_Set task_
Quote exactly and only this range of lines in the data below: the line that holds "parts[name] = hoop(length, width, hoop_corners[name], rim_height" to the line that holds "obj.matrix_world = Matrix.Identity(4)", both included.

_Material_
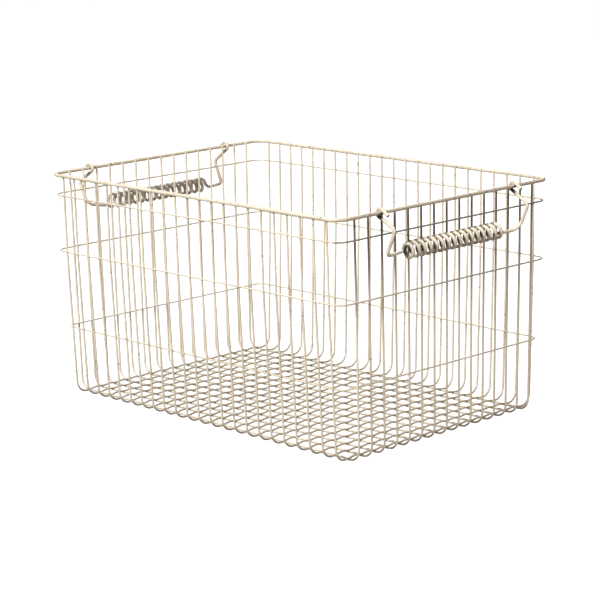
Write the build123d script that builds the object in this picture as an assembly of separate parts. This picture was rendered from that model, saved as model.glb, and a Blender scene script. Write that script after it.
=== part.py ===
from build123d import *
import math
import os

# Wire locker basket, in millimetres: +X along its length, +Z up, standing on Z = 0, centred on X and Y.

# Rim
rim_length = 432.0  # between the rim wire's centre lines, along X
rim_width = 305.0  # between the rim wire's centre lines, along Y
rim_height = 240.6  # of its centre line
rim_wire = 4.0
rim_corner = 14.0  # bend radius of the rim's centre line
rim_sides = 8

# U-shaped wires: each comes down one wall, crosses the floor and goes up the opposite wall
basket_wire = 2.2
long_wire_count = 15  # run the basket's length and lie lowest
cross_wire_count = 23  # run its width, on top of the long ones
corner_to_long_wire = 10.0  # from the end of the rim's corner to the outermost long wire
corner_to_cross_wire = 4.5
long_wire_gather = 3.6  # how far the outermost long wire has come in sideways at floor level
knee_drop = 82.0  # below the rim's centre line each wall starts to lean in more
end_knee_lean = 0.4  # how far an end wall has come in there
end_wall_lean = 2.2  # how far it has come in at floor level
side_knee_lean = 0.9
side_wall_lean = 7.2
floor_bend = 12.0  # where a wall wire turns into the floor
floor_bend_facets = 4
wire_end_rise = 1.2  # a wire's cut end above the rim's centre line
weld_bite = 0.1  # how deep two welded wires sink into each other
wire_sides = 4

# Hoops welded to the wall wires, the lower one on their inner side
hoop_wire = 1.8
hoop_drops = {"hoop_upper": 21.7, "hoop_middle": 82.0, "hoop_lower": 166.0}  # below the rim's centre line
hoop_corners = {"hoop_upper": 13.0, "hoop_middle": 13.0, "hoop_lower": 11.0}
hoops_inside = {"hoop_lower"}

# Bail handles, each one wire: hooked round the rim at both ends and wound into an open coil between
handle_wire = 3.4
handle_sides = 4
ear_clearance = 0.9  # between the rim wire and the inside of the ear
ear_tip_reach = 10.4  # the ear's cut end, out from the rim's centre line
ear_tip_drop = 2.0
kink_bend = 5.0
grip_outer = 15.2  # outside diameter of the coil
grip_pitch = 8.5
grip_half_turn_count = 31  # followed by a quarter turn
grip_start_angle = 25.0  # degrees above its axis at which the coil starts, on the inner side
grip_shift = 5.5  # from midway between the ears towards the coil's start
arm_inset = 3.0  # how far inside the coil's axis the arms' feet stand
tight_corner = 6.0  # bend radii at the arms' feet
wide_corner = 13.0
lead_bend = 4.0  # where the straight lead turns into the first coil
lead_straight = 1.0
# The handles are bent by hand and differ a little; reaches and drops are from the rim's centre line
right_hand = {"ear_spacing": 192.5, "kink_reach": 19.5, "kink_drop": 14.0, "grip_reach": 11.0, "grip_drop": 38.5}
left_hand = {"ear_spacing": 197.0, "kink_reach": 18.8, "kink_drop": 18.0, "grip_reach": 10.5, "grip_drop": 42.0}

ear_radius = (rim_wire + handle_wire) / 2 + ear_clearance
coil_radius = (grip_outer - handle_wire) / 2
coil_climb = math.atan(grip_pitch / (2 * math.pi * coil_radius))
coil_turns = grip_half_turn_count / 2 + 1 / 4


def half_flat(diameter, sides):
    """From the middle to a flat of the regular polygon that has the area of a round wire."""
    return diameter / 2 * math.sqrt(math.pi / (sides * math.tan(math.pi / sides)))


def spread(first, count):
    """Evenly spaced places from -first to +first."""
    return [first * (2 * i / (count - 1) - 1) for i in range(count)]


def swept(path, diameter, sides, facing, **how):
    """A wire of few flat sides and a round wire's area along a path. One side faces this way at the start."""
    start = Plane(origin=path @ 0, x_dir=facing, z_dir=path % 0)
    section = RegularPolygon(half_flat(diameter, sides), sides, major_radius=False, rotation=180 / sides)
    return sweep(start * section, path=path, clean=False, **how)


def bent_corner(before, corner, after, radius, facets):
    """Points along a round bend at the corner of a flat path."""
    to_before = (before - corner).normalized()
    to_after = (after - corner).normalized()
    half = math.acos(to_before.dot(to_after)) / 2
    centre = corner + (to_before + to_after).normalized() * (radius / math.sin(half))
    first = corner + to_before * (radius / math.tan(half)) - centre
    hinge = Axis((0, 0, 0), tuple(to_after.cross(to_before)))
    turn = math.degrees(math.pi - 2 * half)
    return [centre + first.rotate(hinge, turn * i / facets) for i in range(facets + 1)]


wire_half = half_flat(basket_wire, wire_sides)
layer_step = 2 * wire_half - weld_bite
leg_inset = half_flat(rim_wire, rim_sides) + wire_half - weld_bite
end_lean = (end_knee_lean, end_wall_lean)
side_lean = (side_knee_lean, side_wall_lean)


def wall_inset(drop, lean):
    """How far a wall wire's centre line stands in from the rim's, this far below it."""
    at_knee, at_floor = lean
    slope = (at_floor - at_knee) / (rim_height - knee_drop)
    return leg_inset + (at_knee * drop / knee_drop if drop < knee_drop else at_knee + slope * (drop - knee_drop))


def u_wire(place, gather, half_span, lean, height):
    """A wire along X at this place on Y, gathered towards the middle at floor level, its floor run at this height."""
    drops = (-wire_end_rise, knee_drop, rim_height - height)
    top, knee, foot = (
        Vector(half_span - wall_inset(drop, lean), place - gather * drop / rim_height, rim_height - drop)
        for drop in drops
    )
    far_top, far_knee, far_foot = (Vector(-point.X, point.Y, point.Z) for point in (top, knee, foot))
    near_bend = bent_corner(knee, foot, far_foot, floor_bend, floor_bend_facets)
    far_bend = bent_corner(foot, far_foot, far_knee, floor_bend, floor_bend_facets)
    path = Polyline(top, knee, *near_bend, *far_bend, far_knee, far_top)
    facing = (0, rim_height, -gather)
    return swept(path, basket_wire, wire_sides, facing, transition=Transition.RIGHT)


def ride_height(place, half_span, lean):
    """Height of an upper floor wire at this place along the lower ones, on their flat run or on their bends."""
    at_knee, at_floor = lean
    bend_angle = math.pi / 2 - math.atan((at_floor - at_knee) / (rim_height - knee_drop))
    past = abs(place) - (half_span - leg_inset - at_floor - floor_bend * math.tan(bend_angle / 2))
    if past <= 0:
        return wire_half + layer_step
    reach = floor_bend * math.cos(bend_angle / floor_bend_facets / 2) - layer_step
    return wire_half + floor_bend - math.sqrt(reach**2 - past**2)


def hoop(length, width, corner, height, diameter, sides):
    """A closed rounded rectangle of wire."""
    outline = RectangleRounded(length, width, corner).wire()
    return Pos(0, 0, height) * swept(outline, diameter, sides, (0, 0, 1))


def tangent_arc(start, direction, end):
    """The arc that leaves start along direction and reaches end."""
    chord = end - start
    side = direction - chord * (direction.dot(chord) / chord.dot(chord))
    angle = math.acos(direction.dot(chord.normalized()))
    middle = (start + end) / 2 + side.normalized() * (chord.length / 2 * math.tan(angle / 2))
    return ThreePointArc(start, middle, end)


def biarc(start, start_way, end, end_way):
    """Two arcs that join smoothly, from start along start_way to end along end_way."""
    chord = end - start
    ways = start_way + end_way
    a, b, c = 2 * (1 - start_way.dot(end_way)), 2 * chord.dot(ways), -chord.dot(chord)
    reach = (math.sqrt(b * b - 4 * a * c) - b) / (2 * a)
    joint = (start + end + (start_way - end_way) * reach) / 2
    half = (joint - start).normalized()
    joint_way = half * (2 * half.dot(start_way)) - start_way
    return [tangent_arc(start, start_way, joint), tangent_arc(joint, joint_way, end)]


def coil_point(hand, turn):
    """A point of the grip's coil and its direction there. The coil starts on its inner side, going up."""
    angle = math.pi - math.radians(grip_start_angle) - 2 * math.pi * turn
    across, up = math.cos(angle), math.sin(angle)
    along = grip_pitch * (turn - coil_turns / 2) - grip_shift
    point = Vector(hand["grip_reach"] + coil_radius * across, along, coil_radius * up - hand["grip_drop"])
    return point, Vector(up, math.tan(coil_climb), -across).normalized()


def coil(hand):
    """The grip's turns on biarcs of half a turn, with a quarter turn at the end."""
    places = [coil_point(hand, turn) for turn in [*(i / 2 for i in range(grip_half_turn_count + 1)), coil_turns]]
    return [arc for before, after in zip(places, places[1:]) for arc in biarc(*before, *after)]


def arm(hand, side, coil_end, way_out, corner):
    """One arm, from where the wire leaves the coil this way out to the ear's cut end."""
    lead = coil_end + way_out * (lead_straight + lead_bend * math.tan(math.pi / 4 - coil_climb / 2))
    ear_y = side * hand["ear_spacing"] / 2
    foot = Vector(hand["grip_reach"] - arm_inset, ear_y, lead.Z)
    kink = Vector(hand["kink_reach"], ear_y, -hand["kink_drop"])
    tip = Vector(ear_tip_reach, ear_y, -ear_tip_drop)
    ear_centre = Vector(0, ear_y, 0)

    def touch(point, swing_sign):
        """Where a line from point touches the ear's circle."""
        away = point - ear_centre
        swing = swing_sign * math.degrees(math.acos(ear_radius / away.length))
        return ear_centre + away.normalized().rotate(Axis.Y, swing) * ear_radius

    under, over = touch(kink, 1), touch(tip, -1)
    run = FilletPolyline(coil_end, lead, foot, kink, under, radius=[lead_bend, corner, kink_bend])
    return [*run.edges(), tangent_arc(under, (under - kink).normalized(), over), Line(over, tip)]


def handle(hand):
    """A handle of the +X end, hanging from the rim."""
    start, start_way = coil_point(hand, 0)
    end, end_way = coil_point(hand, coil_turns)
    arms = [*arm(hand, -1, start, -start_way, tight_corner), *arm(hand, 1, end, end_way, wide_corner)]
    path = Wire([piece.edge() for piece in [*arms, *coil(hand)]])
    return Pos(rim_length / 2, 0, rim_height) * swept(path, handle_wire, handle_sides, (0, 1, 0))


def least_coil_gap():
    """The least space between the grip's turns, measured on points along the coil."""
    per_turn = 72
    points = [coil_point(right_hand, i / per_turn)[0] for i in range(2 * per_turn)]
    pairs = ((a, b) for i, a in enumerate(points) for b in points[i + per_turn // 2:])
    return min((a - b).length for a, b in pairs) - handle_wire


parts = {"rim_wire": hoop(rim_length, rim_width, rim_corner, rim_height, rim_wire, rim_sides)}

hoop_step = wire_half + half_flat(hoop_wire, wire_sides) - weld_bite
for name, drop in hoop_drops.items():
    side = hoop_step if name in hoops_inside else -hoop_step
    length = rim_length - 2 * (wall_inset(drop, end_lean) + side)
    width = rim_width - 2 * (wall_inset(drop, side_lean) + side)
    parts[name] = hoop(length, width, hoop_corners[name], rim_height - drop, hoop_wire, wire_sides)

long_places = spread(rim_width / 2 - rim_corner - corner_to_long_wire, long_wire_count)
long_gathers = spread(long_wire_gather, long_wire_count)
for i, (y, gather) in enumerate(zip(long_places, long_gathers), 1):
    tilt = math.atan(abs(gather) / rim_height)
    height = wire_half * (math.cos(tilt) + math.sin(tilt))
    parts[f"long_wire_{i:02}"] = u_wire(y, gather, rim_length / 2, end_lean, height)
for i, x in enumerate(spread(rim_length / 2 - rim_corner - corner_to_cross_wire, cross_wire_count), 1):
    height = ride_height(x, rim_length / 2, end_lean)
    parts[f"cross_wire_{i:02}"] = Rot(0, 0, 90) * u_wire(-x, 0, rim_width / 2, side_lean, height)

parts["handle_right"] = handle(right_hand)
parts["handle_left"] = Rot(0, 0, 180) * handle(left_hand)

os.makedirs("parts", exist_ok=True)
for name, solid in parts.items():
    solid.label = name
    export_step(solid, f"parts/{name}.step")

print("least gap between coil turns:", round(least_coil_gap(), 2), "mm")
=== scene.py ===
import math

import bmesh
import bpy
from mathutils import Matrix, Vector


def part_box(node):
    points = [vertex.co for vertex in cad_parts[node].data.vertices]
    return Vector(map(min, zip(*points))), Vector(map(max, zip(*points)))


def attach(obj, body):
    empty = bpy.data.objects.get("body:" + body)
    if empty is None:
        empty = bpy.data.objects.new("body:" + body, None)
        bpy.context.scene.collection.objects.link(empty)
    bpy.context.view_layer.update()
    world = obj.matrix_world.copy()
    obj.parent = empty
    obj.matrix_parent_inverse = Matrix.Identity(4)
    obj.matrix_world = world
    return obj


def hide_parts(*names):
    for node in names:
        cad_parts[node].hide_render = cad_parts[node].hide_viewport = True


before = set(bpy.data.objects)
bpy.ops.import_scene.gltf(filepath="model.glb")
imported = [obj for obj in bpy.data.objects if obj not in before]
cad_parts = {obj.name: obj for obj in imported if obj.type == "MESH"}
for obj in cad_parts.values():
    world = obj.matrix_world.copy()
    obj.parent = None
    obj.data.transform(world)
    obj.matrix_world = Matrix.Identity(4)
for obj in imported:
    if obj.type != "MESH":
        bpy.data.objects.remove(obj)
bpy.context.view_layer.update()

mm = 0.001
print("frame loaded:", len(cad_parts), "nodes")


# the basket's own places, read from the frame

def middleOf(node):
    low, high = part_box(node)
    return (low + high) / 2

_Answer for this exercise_
    parts[name] = hoop(length, width, hoop_corners[name], rim_height - drop, hoop_wire, wire_sides)

long_places = spread(rim_width / 2 - rim_corner - corner_to_long_wire, long_wire_count)
long_gathers = spread(long_wire_gather, long_wire_count)
for i, (y, gather) in enumerate(zip(long_places, long_gathers), 1):
    tilt = math.atan(abs(gather) / rim_height)
    height = wire_half * (math.cos(tilt) + math.sin(tilt))
    parts[f"long_wire_{i:02}"] = u_wire(y, gather, rim_length / 2, end_lean, height)
for i, x in enumerate(spread(rim_length / 2 - rim_corner - corner_to_cross_wire, cross_wire_count), 1):
    height = ride_height(x, rim_length / 2, end_lean)
    parts[f"cross_wire_{i:02}"] = Rot(0, 0, 90) * u_wire(-x, 0, rim_width / 2, side_lean, height)

parts["handle_right"] = handle(right_hand)
parts["handle_left"] = Rot(0, 0, 180) * handle(left_hand)

os.makedirs("parts", exist_ok=True)
for name, solid in parts.items():
    solid.label = name
    export_step(solid, f"parts/{name}.step")

print("least gap between coil turns:", round(least_coil_gap(), 2), "mm")
=== scene.py ===
import math

import bmesh
import bpy
from mathutils import Matrix, Vector


def part_box(node):
    points = [vertex.co for vertex in cad_parts[node].data.vertices]
    return Vector(map(min, zip(*points))), Vector(map(max, zip(*points)))


def attach(obj, body):
    empty = bpy.data.objects.get("body:" + body)
    if empty is None:
        empty = bpy.data.objects.new("body:" + body, None)
        bpy.context.scene.collection.objects.link(empty)
    bpy.context.view_layer.update()
    world = obj.matrix_world.copy()
    obj.parent = empty
    obj.matrix_parent_inverse = Matrix.Identity(4)
    obj.matrix_world = world
    return obj


def hide_parts(*names):
    for node in names:
        cad_parts[node].hide_render = cad_parts[node].hide_viewport = True


before = set(bpy.data.objects)
bpy.ops.import_scene.gltf(filepath="model.glb")
imported = [obj for obj in bpy.data.objects if obj not in before]
cad_parts = {obj.name: obj for obj in imported if obj.type == "MESH"}
for obj in cad_parts.values():
    world = obj.matrix_world.copy()
    obj.parent = None
    obj.data.transform(world)
    obj.matrix_world = Matrix.Identity(4)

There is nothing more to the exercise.